Dünkü gösterilerde 93 öğrencinin “mülke tecavüz”den gözaltına alındığı, Güney Kaliforniya Üniversitesi ise 10 Mayıs’ta yapılacak mezuniyet törenlerinin iptal edildiğini açıkladı. Üniversite yönetiminin, geleneksel olarak okul birincisinin mezuniyet töreninde yaptığı konuşmayı, öğrencinin Filistin yanlısı olduğu gerekçesiyle güvenlik endişelerine dayanarak iptal etmesi, gerilimin artmasına neden olmuştu. Okul birincisi öğrenci, Yahudi gruplar tarafından antisemit gruplarla bağlantılı olmakla suçlanmış, söz konusu öğrenci ise bu iddiayı reddetmişti. Üniversitenin mezuniyet törenlerine her yıl yaklaşık 65 bin kişi katılıyor.
Los Angeles’ta Çarşamba gecesi “mülke tecavüz” suçlamasıyla 93 öğrenci gözaltına alınırken Boston’daki Emerson College’de polis göstericilerin çadırını dağıtarak 108 kişiyi gözaltına alındı.

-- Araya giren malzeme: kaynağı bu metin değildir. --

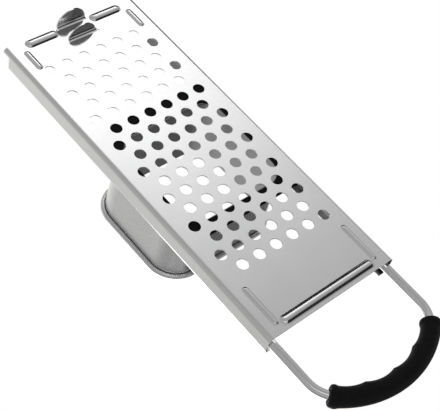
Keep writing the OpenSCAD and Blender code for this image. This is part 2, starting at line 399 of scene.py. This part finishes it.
@dataclass(frozen=True)
class Rubber:
    """Matt soft rubber or plastic with a finely pored skin.

    Args:
        name: The material's name.
        colour: Its colour, from 0 to 1.
        roughness: Its mean roughness.
        pore_size: The size of a pore.
        pore_depth: The depth of a pore.
        gloss: How strongly its skin mirrors, 0.5 for a plain plastic.
    """

    name: str
    colour: tuple[float, float, float]
    roughness: float
    pore_size: float
    pore_depth: float
    gloss: float

    PORE_DETAIL: ClassVar[float] = 2.0
    # The size of a worn patch in pores, its layers, where it begins and ends, its colour.
    PATCH_SIZE: ClassVar[float] = 24.0
    PATCH_DETAIL: ClassVar[float] = 3.0
    PATCH_EDGE: ClassVar[tuple[float, float]] = (0.35, 0.7)
    PATCH_COLOUR: ClassVar[float] = 1.7
    # How much the roughness changes with each noise.
    PATCH_CHANGE: ClassVar[float] = 0.12
    PORE_CHANGE: ClassVar[float] = 0.1
    BUMP_STRENGTH: ClassVar[float] = 0.5

    def make(self) -> bpy.types.Material:
        """Builds the material.

        Returns:
            The material.
        """
        material, tree = new_material(self.name)
        place = tree.add("ShaderNodeTexCoord", {}, {}).outputs["Object"]
        pores = tree.noise(place, self.pore_size, self.PORE_DETAIL)
        patches = tree.noise(place, self.pore_size * self.PATCH_SIZE, self.PATCH_DETAIL)
        worn = tuple(c * self.PATCH_COLOUR for c in self.colour)
        colour = tree.mix(patches.step(*self.PATCH_EDGE), (*self.colour, 1.0), (*worn, 1.0))
        roughness = (self.roughness + (patches - NOISE_MEAN) * self.PATCH_CHANGE
                     + (pores - NOISE_MEAN) * self.PORE_CHANGE)
        bump = tree.add("ShaderNodeBump", {}, {
            "Strength": self.BUMP_STRENGTH, "Distance": self.pore_depth, "Height": pores})
        tree.surface({"Base Color": colour, "Roughness": roughness,
                      "Specular IOR Level": self.gloss, "Normal": bump.outputs[0]})
        return material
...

Teksas Üniversitesi’nin Austin kampüsünde ise Çarşamba günü 57 kişinin “mülke tecavüz” suçlamasıyla gözaltına alınmasının ardından ortamın daha sakin olduğu bildiriliyor. Üniversite yönetiminin kurulan barikatları kaldırttığı ve öğrencileri kampüsün ana meydanına yönlendirdiği belirtildi.
Atlanta’daki Emory Üniversitesi’nde de polis göstericilere tahriş edici kimyasal madde ve elektroşok silahlarıyla müdahale etti. Atlanta Emniyet Teşkilatı, polislerin üniversite yönetiminin yardım çağrısı üzerine gittikleri kampüste şiddetle karşılaştıklarını ve yanıt olarak kimyasal madde kullandıklarını açıkladı.
Başkent Washington’da da Georgetown ve George Washington (GW) üniversiteleri, GW kampüsünde bir çadır kurarak dayanışma gösterisi başlattı.
Los Angeles, Boston ve Teksas’taki üniversitelerde gösterilere dün yaklaşık 2 bin kişi katılmış, polisin müdahalesinde 200’ü aşkın öğrenci gözaltına alınmıştı. Göstericilere karşı çevik güç ve yarı otomatik silahlı polislerin görev yapması ve aralarında öğretim üyelerinin de bulunduğu göstericilere karşı yer yer sert müdahalelerde bulunulması tepkileri daha da artırıyor.
Başkan Joe Biden Pazar günü “Üniversite kampüslerinde antisemitizme yer yok” açıklaması yaparken, Beyaz Saray, Başkan’ın üniversitelerdeki ifade özgürlüğünü desteklediğini bildirmişti.